Out of the box, the Euler notation typically in use in other scripting languages:
f(x1,x2,x3)
Is much more noisy than the quiet list notation in use in Bash:
f x1 x2 x3
Chaining function applications, is much cleaner in list notation than in Euler notation:
g(f(x1,x2,x3))
versus:
g f x1 x2 x3
or:
g $(f x1 x2 x3)
if g
happens to take more arguments than just a list, or if the arguments to g
are generally supposed to be evaluated already.

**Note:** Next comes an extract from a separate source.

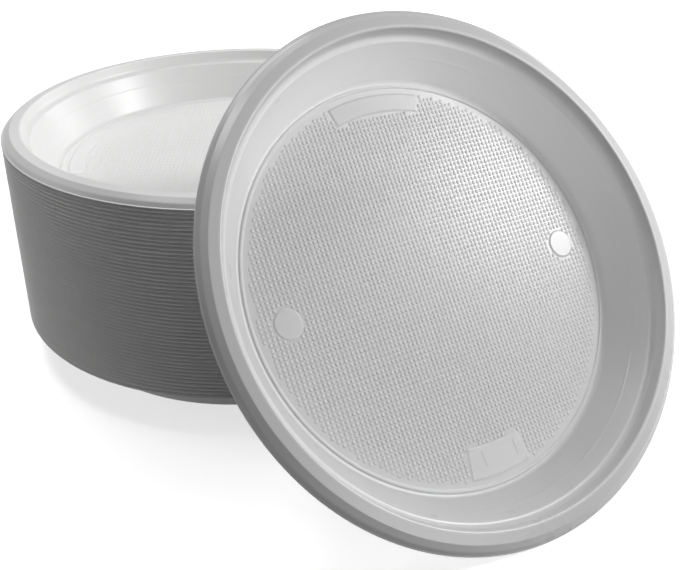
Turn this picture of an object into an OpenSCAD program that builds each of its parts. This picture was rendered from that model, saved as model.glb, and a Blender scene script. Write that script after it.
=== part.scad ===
// A stack of nested disposable plastic plates, with one more plate leaning on it.
// Millimetres. The stack stands on z = 0 and its axis is the z axis.

/* [Plate] */
// outer diameter, over the turned-down lip
plate_diameter = 220; // [160:1:300]
// height of the rim's crest above the inside of the base
plate_depth = 23.5; // [14:0.5:40]
// thickness of the formed sheet
wall = 0.4; // [0.3:0.05:0.8]

/* [Rim] */
// how far the lip hangs below the crest
lip_drop = 4; // [2:0.1:8]
// width of the lip, seen from above
lip_width = 4.3; // [3:0.1:6]
// width of the nearly flat edge at the foot of the lip
edge_width = 0.6; // [0.3:0.05:1.5]
// fall of that edge
edge_fall = 0.25; // [0.1:0.05:0.6]
// width of the flat rim outside the crest
rim_width = 4.4; // [2:0.1:12]
// fall of the flat rim from the crest to the lip
rim_fall = 0.4; // [0:0.05:1]
// width of the round inside the crest
crest_round = 0.6; // [0.3:0.1:2]
// fall of that round
crest_fall = 0.35; // [0.1:0.05:1]

/* [Side wall] */
// height of the steep step that the next plate up sits on
step_height = 4.4; // [1.5:0.1:6]
// width of the hollow round between the ledge and the step
ledge_round = 1.25; // [0.6:0.05:2]
// width of the ledge
ledge_width = 1.1; // [0.6:0.1:4]
// fall of the ledge
ledge_fall = 0.3; // [0.2:0.1:2]
// width of the sloping wall, seen from above
wall_run = 9.25; // [6:0.05:20]

/* [Base] */
// width of the round where wall and base meet
foot_round = 1.9; // [0.4:0.1:3]
// width of the flat groove inside that round
groove_width = 0.35; // [0.3:0.05:4]
// width of the raised ring on the base
ring_width = 1.6; // [1.2:0.1:4]
// height of the raised ring
ring_height = 0.5; // [0.2:0.05:0.9]

/* [Marks on the base] */
// diameter of the two round pads
pad_diameter = 12.6; // [6:0.2:20]
// distance of each pad from the plate's middle
pad_radius = 69.8; // [30:0.2:76]
// height of pads and tabs
mark_height = 0.5; // [0.2:0.05:0.9]
// width of the sloping edge of pads and tabs
mark_slope = 0.8; // [0.4:0.1:2]
// distance from the tabs' outer edge to the raised ring
tab_margin = 2.2; // [1:0.1:10]
// length of the narrow tab, towards the middle
narrow_tab_length = 13.3; // [4:0.1:30]
// width of the narrow tab, as an angle at the middle
narrow_tab_angle = 21.6; // [8:0.2:40]
// length of the broad tab
broad_tab_length = 8; // [4:0.1:30]
// width of the broad tab, as an angle at the middle
broad_tab_angle = 31.6; // [8:0.2:60]

/* [Stack] */
// number of plates in the stack
plate_count = 50; // [2:1:55]
// height that each further plate adds
nest_pitch = 1.81; // [1.2:0.01:4]
// clearance between nested plates at the steep step
nest_gap = 0.03; // [0.02:0.01:0.2]
// turn of the whole stack round its axis, which places the pads
stack_turn = 90; // [-180:5:180]

/* [Leaning plate] */
// angle between the leaning plate and the ground
lean_tilt = 51.75; // [40:0.25:75]
// direction that the leaning plate faces, turned from straight ahead
lean_turn = 34.45; // [-180:0.05:180]
// how far it stands to one side of the stack's middle
lean_shift = 12.24; // [-40:0.02:40]
// turn of the leaning plate in its own plane
lean_spin = -2.55; // [-180:0.05:180]
// clearance between the leaning plate and the stack
lean_gap = 0.05; // [0.02:0.01:0.5]

/* [Hidden] */
$fn = 96;
plate_color = [0.95, 0.95, 0.94];

function plate_name(i) = str("plate_", i < 10 ? "0" : "", i);

// The step is so steep that nested plates touch there and stay apart elsewhere.
step_angle = acos((wall + nest_gap) / nest_pitch);

plate_r = plate_diameter / 2;
rim_r = plate_r - lip_width;
crest_r = rim_r - rim_width;
step_r = crest_r - crest_round;
round_r = step_r - step_height / tan(step_angle);
ledge_r = round_r - ledge_round;
wall_r = ledge_r - ledge_width;
foot_r = wall_r - wall_run;
groove_r = foot_r - foot_round;
ring_out_r = groove_r - groove_width;
ring_in_r = ring_out_r - ring_width;
ring_slope = ring_width / 4;
round_z = -crest_fall - step_height;
ledge_z = round_z - 0.8 * ledge_round;
lip_fall = lip_drop - rim_fall - edge_fall;
lip_run = lip_width - edge_width;

plate_height = plate_depth + wall;
stack_height = plate_height + (plate_count - 1) * nest_pitch;

// The inside of the plate, from its middle to the edge of the lip, with the crest at z = 0.
inside = [
    [0, -plate_depth],
    [ring_in_r, -plate_depth],
    [ring_in_r + ring_slope, -plate_depth + ring_height],
    [ring_out_r - ring_slope, -plate_depth + ring_height],
    [ring_out_r, -plate_depth],
    [groove_r, -plate_depth],
    [foot_r, -plate_depth + foot_round * 0.7],
    [wall_r, ledge_z - ledge_fall],
    [ledge_r, ledge_z],
    [round_r, round_z],
    [step_r, -crest_fall],
    [crest_r, 0],
    [rim_r, -rim_fall],
    [rim_r + 0.7 * lip_run, -rim_fall - 0.54 * lip_fall],
    [plate_r - edge_width, -lip_drop + edge_fall],
    [plate_r, -lip_drop]
];
edge = len(inside) - 1;

function down_of(a, b) = let (d = (b - a) / norm(b - a)) [d[1], -d[0]];
function under_point(p, i, t) =
    i == 0 ? p[0] + t * down_of(p[0], p[1]) :
    i == len(p) - 1 ? p[i] + t * down_of(p[i - 1], p[i]) :
    let (m = down_of(p[i - 1], p[i]), n = down_of(p[i], p[i + 1])) p[i] + t * (m + n) / (1 + m * n);
function under_side(p, t) = [for (i = [len(p) - 1:-1:0]) under_point(p, i, t)];

module sheet() {
    rotate_extrude() polygon(concat(inside, under_side(inside, wall)));
}

// Pads and tabs are pressed up out of the sheet, so each leaves a hollow under the base.
// `inset` shrinks them all round, `low` and `high` are their foot and top above the base.
module pad(inset, low, high) {
    translate([0, 0, low - plate_depth])
        cylinder(h = high - low, r1 = pad_diameter / 2 - inset, r2 = pad_diameter / 2 - mark_slope - inset);
}

module tab(length, angle, inset, low, high) {
    out_r = ring_in_r - tab_margin - inset;
    in_r = ring_in_r - tab_margin - length + inset;
    span = angle - 2 * inset * 180 / (PI * out_r);
    rotate([0, 0, 90 - span / 2]) rotate_extrude(angle = span) polygon([
        [in_r, low - plate_depth],
        [out_r, low - plate_depth],
        [out_r - mark_slope, high - plate_depth],
        [in_r + mark_slope, high - plate_depth]
    ]);
}

module marks(inset, low, high) {
    for (s = [-1, 1]) translate([s * pad_radius, 0, 0]) pad(inset, low, high);
    tab(broad_tab_length, broad_tab_angle, inset, low, high);
    rotate([0, 0, 180]) tab(narrow_tab_length, narrow_tab_angle, inset, low, high);
}

// One plate with its crest at z = 0.
module plate() {
    color(plate_color) difference() {
        union() {
            sheet();
            marks(0, -wall / 4, mark_height);
        }
        marks(wall / 2, -wall * 1.25, mark_height - wall);
    }
}

// Plates are counted from the ground up.
module stacked_plate(i) {
    translate([0, 0, plate_height + (i - 1) * nest_pitch]) rotate([0, 0, stack_turn]) plate();
}

// The leaning plate stands on its lip and rests on the top plate's rim.
foot_points = [for (p = [inside[edge], under_point(inside, edge, wall)]) p[0] * sin(lean_tilt) - p[1] * cos(lean_tilt)];
lean_rise = max(foot_points);
rim_points = [for (i = [edge - 3:edge]) inside[i][0] * sin(lean_tilt) + inside[i][1] * cos(lean_tilt)];
stack_reach = max(rim_points) + stack_height * cos(lean_tilt);
lean_out = (stack_reach + plate_height + lean_gap - lean_rise * cos(lean_tilt)) / sin(lean_tilt);

module leaning_plate() {
    rotate([0, 0, lean_turn]) translate([lean_shift, -lean_out, lean_rise])
        rotate([lean_tilt, 0, 0]) rotate([0, 0, lean_spin]) plate();
}

for (i = [1:plate_count]) stacked_plate(i);
leaning_plate();
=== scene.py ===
# %% [markdown]
# # A stack of plastic plates
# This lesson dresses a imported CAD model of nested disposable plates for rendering. Each plate on the real
# object is one thin sheet of white plastic, pressed hot over a mould. Everything about its look comes from
# the section of that sheet, so the section is drawn once and turned round an axis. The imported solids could
# be given a material and left as they are, but their facets would show on the large smooth rims. New meshes
# with fine, rounded sections replace them, at the same sizes.

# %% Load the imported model
import math

import bpy
from mathutils import Matrix, Vector


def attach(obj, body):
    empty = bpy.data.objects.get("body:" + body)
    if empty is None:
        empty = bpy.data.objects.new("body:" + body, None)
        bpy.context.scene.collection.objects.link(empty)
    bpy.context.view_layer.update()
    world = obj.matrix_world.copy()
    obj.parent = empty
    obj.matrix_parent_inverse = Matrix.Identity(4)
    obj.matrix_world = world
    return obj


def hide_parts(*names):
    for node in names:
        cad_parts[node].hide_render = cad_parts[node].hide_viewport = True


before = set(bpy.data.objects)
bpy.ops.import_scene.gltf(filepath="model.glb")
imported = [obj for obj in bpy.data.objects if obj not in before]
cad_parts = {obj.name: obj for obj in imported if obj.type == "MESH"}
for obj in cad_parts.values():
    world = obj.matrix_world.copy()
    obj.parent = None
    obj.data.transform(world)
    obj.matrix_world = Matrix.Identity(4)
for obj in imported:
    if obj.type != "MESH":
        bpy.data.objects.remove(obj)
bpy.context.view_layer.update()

# %% [markdown]
# ## Sizes
# A maker of such plates would quote the diameter, the depth and the widths of rim and lip, in millimetres.
# The same numbers are used here, so that the new meshes fit the solids. The scene itself is in metres.

# %% Sizes of one plate, in millimetres
MM = 0.001
PLATE_R = 110.0
DEPTH = 23.5
WALL = 0.4
LIP_DROP, LIP_WIDTH = 4.0, 4.3
EDGE_WIDTH, EDGE_FALL = 0.6, 0.25
RIM_WIDTH, RIM_FALL = 4.4, 0.4
CREST_ROUND, CREST_FALL = 0.6, 0.35
STEP_HEIGHT = 4.4
LEDGE_ROUND, LEDGE_WIDTH, LEDGE_FALL = 1.25, 1.1, 0.3
WALL_RUN = 9.25
FOOT_ROUND, GROOVE_WIDTH, RING_WIDTH, RING_HEIGHT = 1.9, 0.35, 1.6, 0.5

PLATE_COUNT = 50
PITCH = 1.81
NEST_GAP = 0.03
STACK_H = DEPTH + WALL + (PLATE_COUNT - 1) * PITCH
STACK_TURN = math.radians(90)
print("stack height", STACK_H, "mm")

# %% Sizes of the marks on the base
PAD_R, PAD_AT = 6.3, 69.8
MARK_HEIGHT = 0.5
TAB_MARGIN = 2.2
NARROW_TAB = (13.3, 21.6)
BROAD_TAB = (8.0, 31.6)
BARS_AT, BAR_HALF = (-6.4, 9.8), 0.35
BAR_NEAR, BAR_FAR = -70.4, -77.0

# %% Where the leaning plate stands
LEAN_TILT = math.radians(51.75)
LEAN_TURN = math.radians(34.45)
LEAN_SPIN = math.radians(-2.55)
LEAN_SHIFT, LEAN_GAP = 12.24, 0.05

# %% [markdown]
# ## The section
# The inside of the sheet runs from the middle of the base, over a raised ring, up the side wall, over a
# ledge and the steep step that the next plate sits on, round the crest and down the lip. The same list of
# corners could be typed as finished coordinates, but built from the sizes it can be changed and checked.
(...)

Lots of issues can be solved just by prepending an additional function to the list. A typical incantation in Bash:
command arg1 arg2 arg3 &> /dev/null
Can easily be made much quieter by implementing something like a shutUp
function, and replace the expression above by:
shutUp command arg1 arg2 arg3
Such shutUp
function, that can also handle input on stdin, could look like this:
function shutUp {
if test -s /dev/stdin ; then
cat /dev/stdin | "$@" &> /dev/null
else
"$@" &> /dev/null
fi
}
As you can see, the shutUp
function concentrates syntactic noise that would otherwise just run loose in your own program. In fact, source code written in Bash can be very much sanitized to the point where only few notational impurities are left, along with the occasional unnecessary conceptual burden.
That can certainly produce a rather pleasantly quiet impression in Bash source code, in fact, much quieter than in other scripting languages, of which the noise of their Eulerian notation is fundamentally beyond repair.
Seeking to establish more notational purity in Bash, would certainly contribute to unleashing its amazing true potential.